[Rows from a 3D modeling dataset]
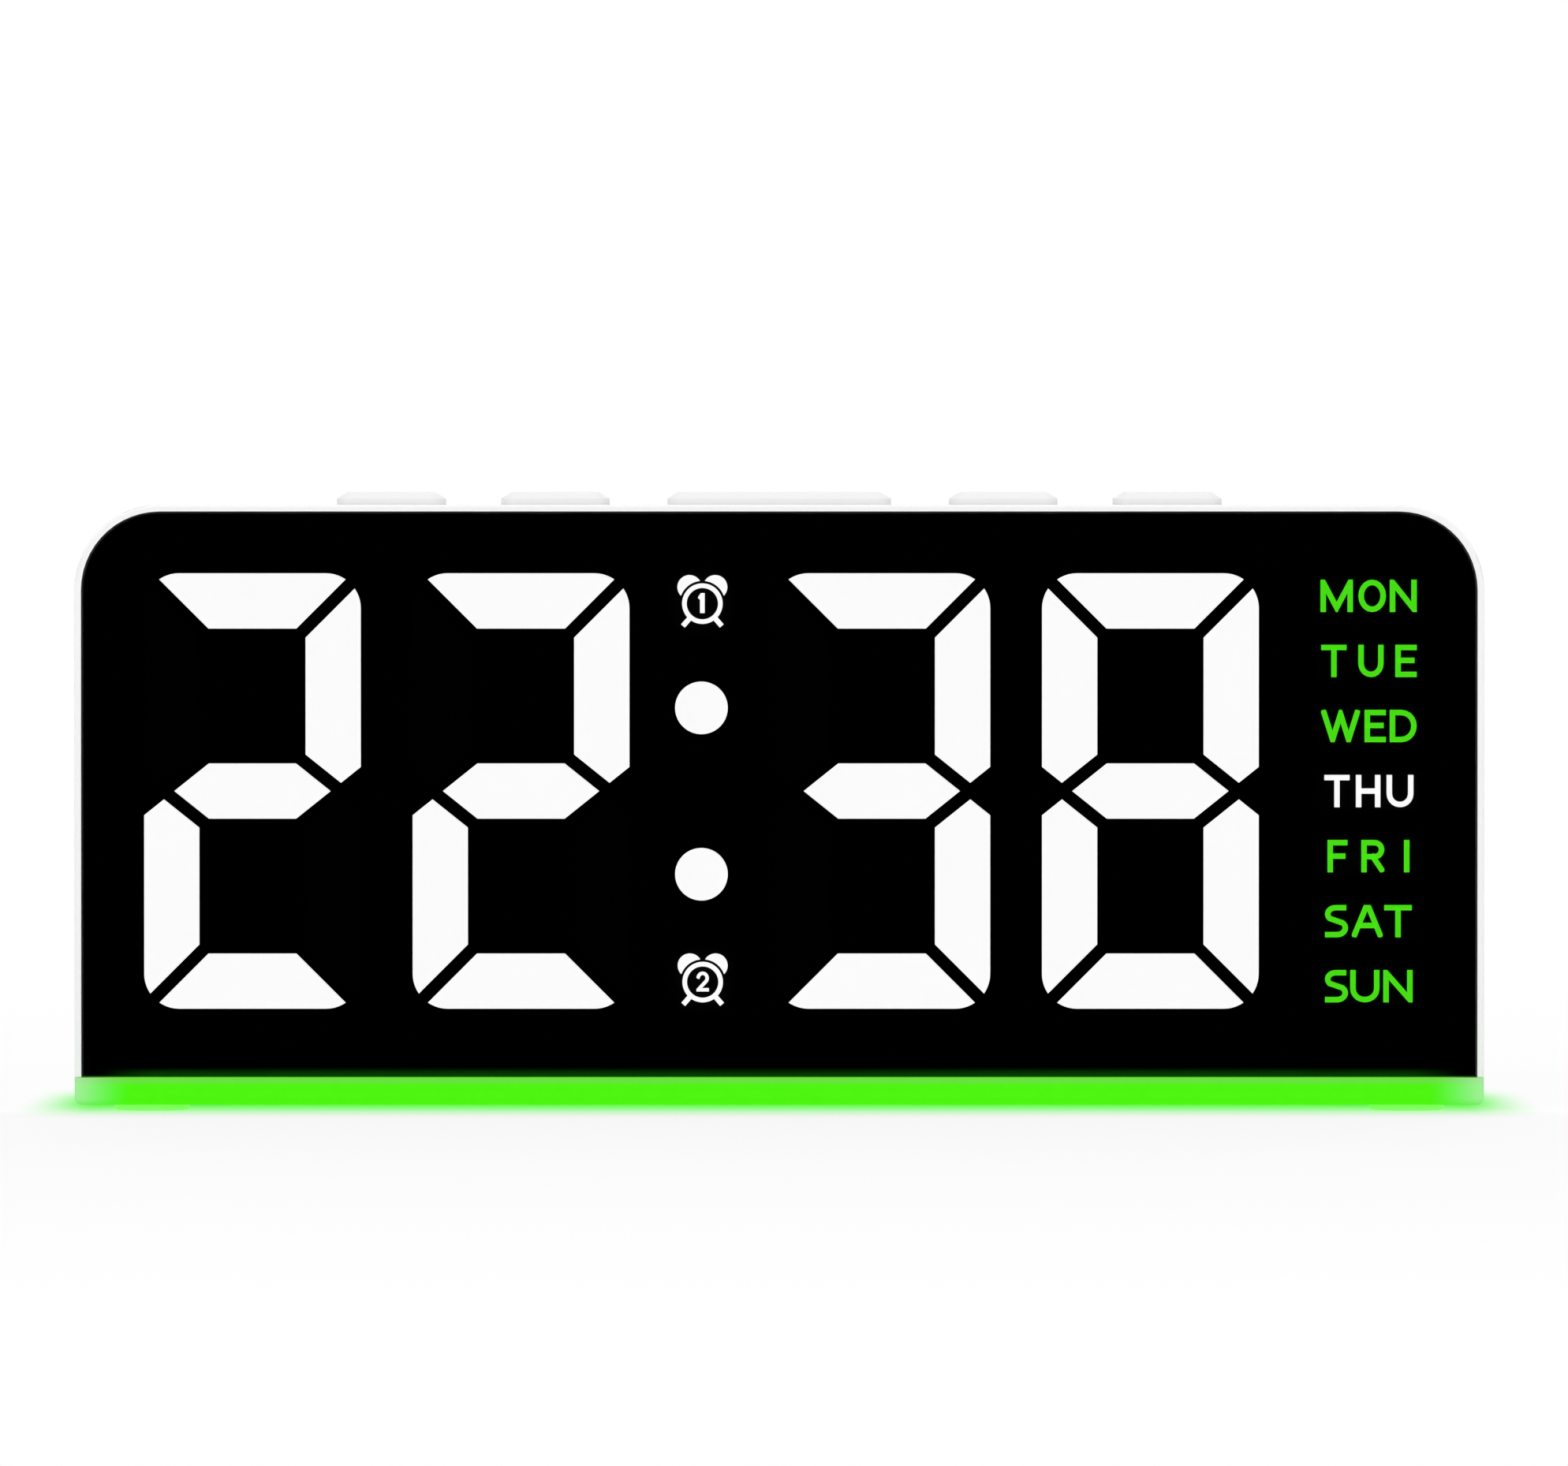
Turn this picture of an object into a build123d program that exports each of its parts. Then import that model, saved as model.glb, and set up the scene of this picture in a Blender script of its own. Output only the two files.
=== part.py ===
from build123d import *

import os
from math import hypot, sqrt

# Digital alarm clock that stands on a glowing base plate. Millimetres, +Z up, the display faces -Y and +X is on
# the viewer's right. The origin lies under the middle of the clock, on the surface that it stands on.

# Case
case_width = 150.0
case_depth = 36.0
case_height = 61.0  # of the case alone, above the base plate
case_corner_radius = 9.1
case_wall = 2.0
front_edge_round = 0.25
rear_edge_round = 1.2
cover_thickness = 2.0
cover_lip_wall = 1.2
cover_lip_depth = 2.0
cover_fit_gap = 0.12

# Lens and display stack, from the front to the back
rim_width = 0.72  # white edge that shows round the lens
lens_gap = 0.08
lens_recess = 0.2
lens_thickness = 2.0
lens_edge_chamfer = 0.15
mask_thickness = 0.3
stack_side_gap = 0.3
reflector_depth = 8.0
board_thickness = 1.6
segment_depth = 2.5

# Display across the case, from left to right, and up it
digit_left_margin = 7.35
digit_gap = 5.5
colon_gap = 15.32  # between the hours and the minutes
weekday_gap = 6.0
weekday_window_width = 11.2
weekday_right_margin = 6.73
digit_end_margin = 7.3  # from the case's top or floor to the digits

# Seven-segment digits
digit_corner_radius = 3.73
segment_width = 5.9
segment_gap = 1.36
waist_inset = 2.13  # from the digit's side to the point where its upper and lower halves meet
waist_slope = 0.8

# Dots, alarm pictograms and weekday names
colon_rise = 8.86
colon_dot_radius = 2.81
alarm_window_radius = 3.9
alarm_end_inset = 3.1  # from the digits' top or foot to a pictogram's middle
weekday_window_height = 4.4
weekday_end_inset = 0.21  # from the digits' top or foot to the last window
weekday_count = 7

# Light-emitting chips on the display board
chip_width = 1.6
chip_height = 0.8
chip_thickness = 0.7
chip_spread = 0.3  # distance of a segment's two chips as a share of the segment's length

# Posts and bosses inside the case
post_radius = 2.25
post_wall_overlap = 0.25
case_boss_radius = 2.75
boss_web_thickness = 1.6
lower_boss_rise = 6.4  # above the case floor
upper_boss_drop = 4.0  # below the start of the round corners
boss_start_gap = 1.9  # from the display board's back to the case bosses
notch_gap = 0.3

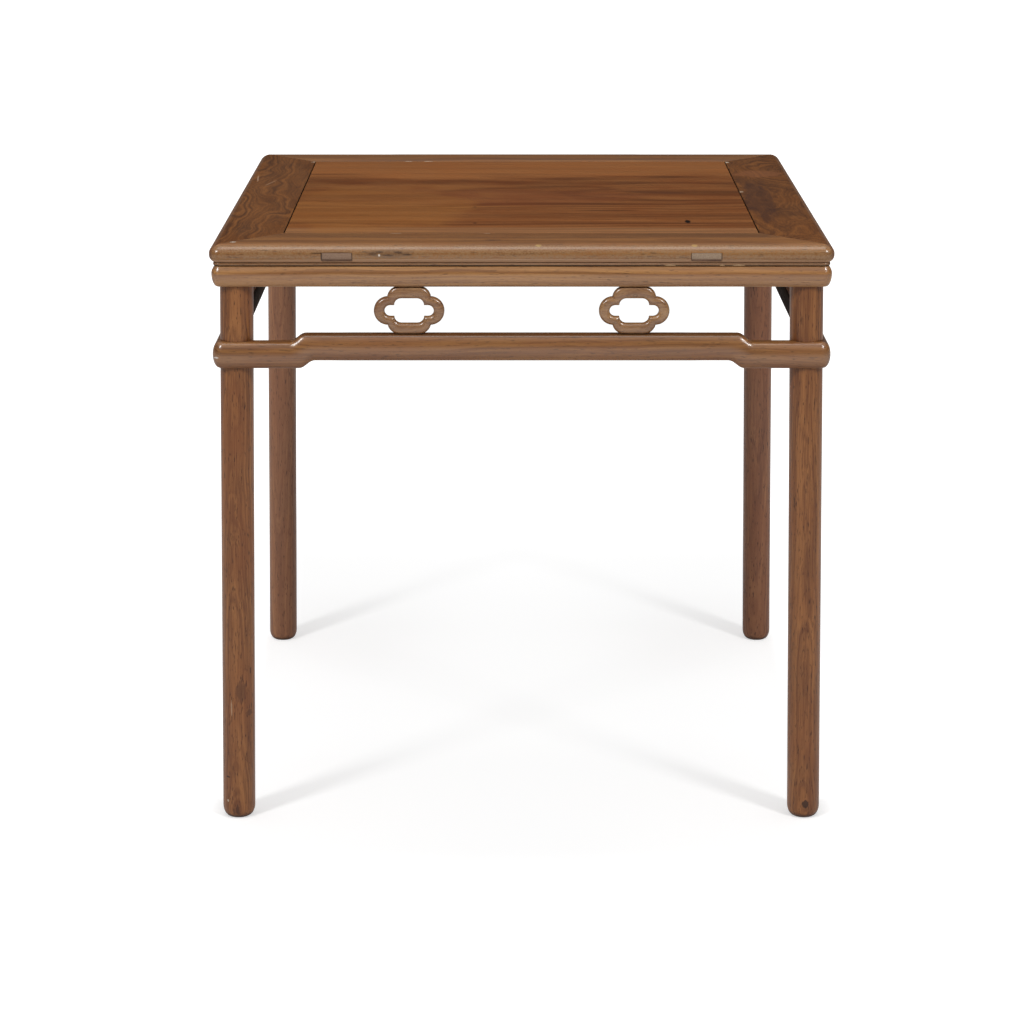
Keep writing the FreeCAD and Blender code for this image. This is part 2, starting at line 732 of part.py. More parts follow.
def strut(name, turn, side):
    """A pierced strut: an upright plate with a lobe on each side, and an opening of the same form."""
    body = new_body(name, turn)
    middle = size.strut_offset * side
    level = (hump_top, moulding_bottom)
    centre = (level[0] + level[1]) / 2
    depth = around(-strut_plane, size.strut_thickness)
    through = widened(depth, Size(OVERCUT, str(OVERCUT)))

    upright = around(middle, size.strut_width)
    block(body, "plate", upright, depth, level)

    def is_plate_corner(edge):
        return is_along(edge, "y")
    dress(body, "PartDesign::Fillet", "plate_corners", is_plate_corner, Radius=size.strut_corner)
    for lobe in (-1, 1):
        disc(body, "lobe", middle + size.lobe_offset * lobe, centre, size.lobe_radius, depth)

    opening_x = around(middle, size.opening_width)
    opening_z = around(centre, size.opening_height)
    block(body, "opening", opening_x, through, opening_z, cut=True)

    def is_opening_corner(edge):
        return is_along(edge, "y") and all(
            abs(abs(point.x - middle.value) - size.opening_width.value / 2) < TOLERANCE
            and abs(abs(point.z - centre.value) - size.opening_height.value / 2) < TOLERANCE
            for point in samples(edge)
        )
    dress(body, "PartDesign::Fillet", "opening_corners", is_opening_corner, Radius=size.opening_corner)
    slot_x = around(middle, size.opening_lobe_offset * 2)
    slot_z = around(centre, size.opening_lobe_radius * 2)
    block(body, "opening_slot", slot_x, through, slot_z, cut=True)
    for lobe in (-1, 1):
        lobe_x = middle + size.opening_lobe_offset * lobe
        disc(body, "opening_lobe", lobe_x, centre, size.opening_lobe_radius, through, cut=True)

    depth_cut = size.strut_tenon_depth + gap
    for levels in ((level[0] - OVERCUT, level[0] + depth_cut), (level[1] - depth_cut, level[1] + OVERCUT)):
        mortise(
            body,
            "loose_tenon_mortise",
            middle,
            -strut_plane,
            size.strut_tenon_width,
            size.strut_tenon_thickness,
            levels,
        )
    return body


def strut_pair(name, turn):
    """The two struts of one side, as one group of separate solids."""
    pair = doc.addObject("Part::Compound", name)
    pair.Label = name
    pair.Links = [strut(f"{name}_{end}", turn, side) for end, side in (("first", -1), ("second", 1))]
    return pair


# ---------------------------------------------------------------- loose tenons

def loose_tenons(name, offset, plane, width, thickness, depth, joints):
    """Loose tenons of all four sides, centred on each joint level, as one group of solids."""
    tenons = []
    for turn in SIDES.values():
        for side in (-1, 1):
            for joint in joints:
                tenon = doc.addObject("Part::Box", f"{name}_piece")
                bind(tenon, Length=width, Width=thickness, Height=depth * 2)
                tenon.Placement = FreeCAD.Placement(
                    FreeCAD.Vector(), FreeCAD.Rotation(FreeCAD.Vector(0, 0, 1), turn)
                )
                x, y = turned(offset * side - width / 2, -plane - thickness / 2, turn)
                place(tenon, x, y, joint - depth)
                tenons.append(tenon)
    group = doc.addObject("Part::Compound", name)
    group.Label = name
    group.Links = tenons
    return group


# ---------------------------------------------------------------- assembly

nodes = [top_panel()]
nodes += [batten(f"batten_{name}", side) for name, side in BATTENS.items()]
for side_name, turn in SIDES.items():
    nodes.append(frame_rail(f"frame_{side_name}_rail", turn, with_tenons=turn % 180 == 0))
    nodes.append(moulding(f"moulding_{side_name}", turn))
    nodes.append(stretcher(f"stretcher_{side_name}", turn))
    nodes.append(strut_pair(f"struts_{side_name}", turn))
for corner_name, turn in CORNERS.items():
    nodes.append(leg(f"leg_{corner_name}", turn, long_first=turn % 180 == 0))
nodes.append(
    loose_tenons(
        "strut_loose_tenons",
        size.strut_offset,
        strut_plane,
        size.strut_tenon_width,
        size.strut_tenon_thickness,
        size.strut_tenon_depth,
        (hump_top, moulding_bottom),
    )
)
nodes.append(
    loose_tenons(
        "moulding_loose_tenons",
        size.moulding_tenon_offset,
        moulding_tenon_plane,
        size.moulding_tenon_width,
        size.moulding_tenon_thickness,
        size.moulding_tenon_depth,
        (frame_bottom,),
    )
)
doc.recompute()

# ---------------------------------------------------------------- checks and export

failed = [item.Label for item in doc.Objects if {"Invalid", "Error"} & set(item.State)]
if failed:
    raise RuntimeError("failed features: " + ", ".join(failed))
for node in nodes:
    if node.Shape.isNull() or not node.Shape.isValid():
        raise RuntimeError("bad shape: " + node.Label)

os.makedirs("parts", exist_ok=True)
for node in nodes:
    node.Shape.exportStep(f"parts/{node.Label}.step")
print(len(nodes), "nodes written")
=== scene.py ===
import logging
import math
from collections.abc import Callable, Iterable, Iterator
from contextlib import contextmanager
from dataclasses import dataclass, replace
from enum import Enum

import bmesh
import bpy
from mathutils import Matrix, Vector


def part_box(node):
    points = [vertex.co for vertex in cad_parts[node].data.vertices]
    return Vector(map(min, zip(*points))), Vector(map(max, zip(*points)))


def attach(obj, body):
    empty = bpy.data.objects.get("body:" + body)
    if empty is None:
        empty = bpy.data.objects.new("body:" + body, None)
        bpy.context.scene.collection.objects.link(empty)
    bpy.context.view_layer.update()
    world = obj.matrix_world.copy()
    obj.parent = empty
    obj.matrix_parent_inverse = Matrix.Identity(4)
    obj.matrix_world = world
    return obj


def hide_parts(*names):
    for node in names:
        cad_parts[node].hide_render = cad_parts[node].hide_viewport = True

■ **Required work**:
Only the lines from the beginning of the material above through the line with "segment_depth = 2.5" are wanted; extract them exactly.

■ **Written response**:
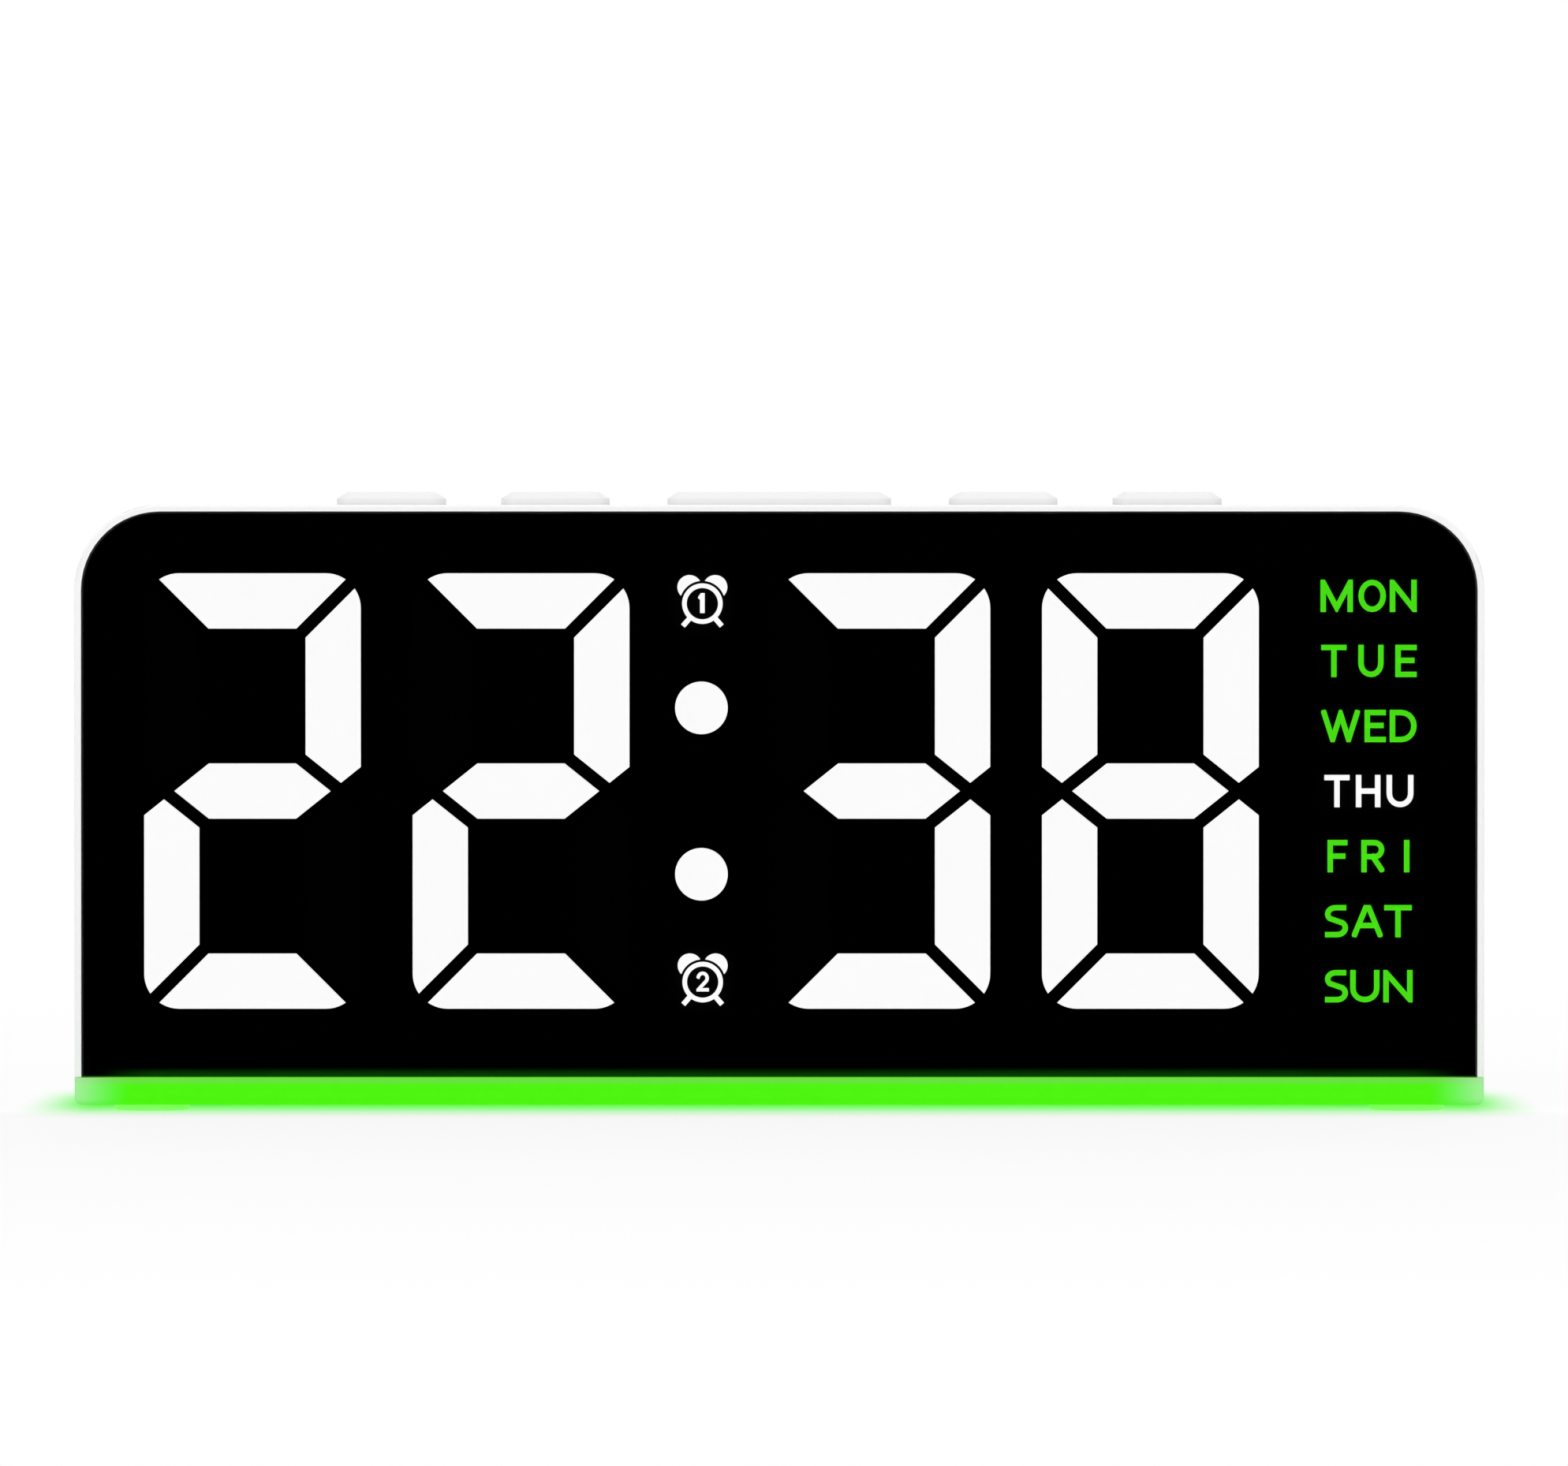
Turn this picture of an object into a build123d program that exports each of its parts. Then import that model, saved as model.glb, and set up the scene of this picture in a Blender script of its own. Output only the two files.
=== part.py ===
from build123d import *

import os
from math import hypot, sqrt

# Digital alarm clock that stands on a glowing base plate. Millimetres, +Z up, the display faces -Y and +X is on
# the viewer's right. The origin lies under the middle of the clock, on the surface that it stands on.

# Case
case_width = 150.0
case_depth = 36.0
case_height = 61.0  # of the case alone, above the base plate
case_corner_radius = 9.1
case_wall = 2.0
front_edge_round = 0.25
rear_edge_round = 1.2
cover_thickness = 2.0
cover_lip_wall = 1.2
cover_lip_depth = 2.0
cover_fit_gap = 0.12

# Lens and display stack, from the front to the back
rim_width = 0.72  # white edge that shows round the lens
lens_gap = 0.08
lens_recess = 0.2
lens_thickness = 2.0
lens_edge_chamfer = 0.15
mask_thickness = 0.3
stack_side_gap = 0.3
reflector_depth = 8.0
board_thickness = 1.6
segment_depth = 2.5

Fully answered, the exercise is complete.